1) The eyes of monkeys, being similar to that of humans,
were tested for the development of myopia. A hood was placed
over a group of test monkeys to restrict their vision to a
distance of 15 inches (38 cm). It was found that most of
them developed high myopia just as humans do (Francis A.
Young, "The Development of Myopia," Contacto 15, no. 2,
June, 1971). Compared with the control cases of wild
monkeys, who do not develop myopia in their natural habitat,
this is clear evidence that environmental factors do affect
the development of myopia. (Francis A. Young, "Visual
Refractive Errors of Wild and Laboratory Monkeys," Eye, Ear,
Nose and Throat Digest 27, August, 1965).
2) Eskimos living on the northern shores of Alaska were
examined for myopia in the late 60s. It was found that the
older generation of parents and grandparents, who lived a
traditional outdoor life were not myopic.

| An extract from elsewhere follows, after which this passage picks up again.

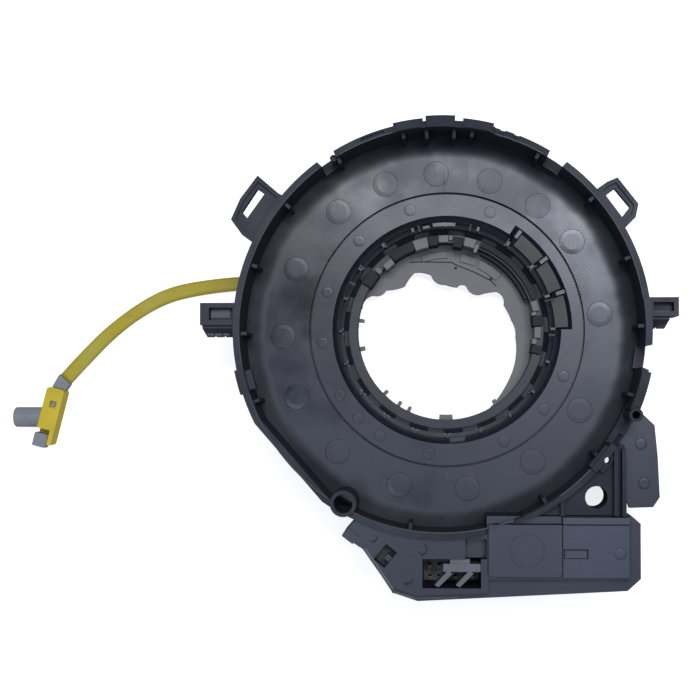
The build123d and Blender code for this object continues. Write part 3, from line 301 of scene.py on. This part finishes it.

Three in five of
their children, who had the benefit of compulsory education
where there was a constant need to focus the eyes on
close-up work, were found to be myopic (Francis A. Young et
al, "The Transmission of Refractive Errors within Eskimo
Families," American Journal of Optometry and Archives of the
American Academy of Optometry 46, no. 9, September, 1969).
3) A report by the Navy's Bureau of Medicine and Surgery
found that submarine personnel working in a confined visual
environment develop myopia much faster than other Navy
personnel who operate in less confined spaces.(Ira Schwartz
and N. Elaine Sandberg, "The Effect of Time in Submarine
Service on Vision," Medical Research Laboratory Report no.
253; Bureau of Medicine and Surgery, Navy Department project
4) In a study entitled "Accommodation, Refractive Error
and Eye Growth in Chickens," and published in Vision
Research., Vol 28, No. 5 pp 639-657, 1988, Pergamon Press,
Frank Schaeffel, Adrian Glasser and Howard C. Howland found
All eyes treated with positive lenses became consistently
more positive (hyperopic).
Negative lenses produced more negative (myopic) refractions
(focal states) in all eyes.
In a test of plus/minus lenses on left/right eyes, the eye
with the plus lens moved in a positive direction. The eye
with a minus lens moved in a minus direction.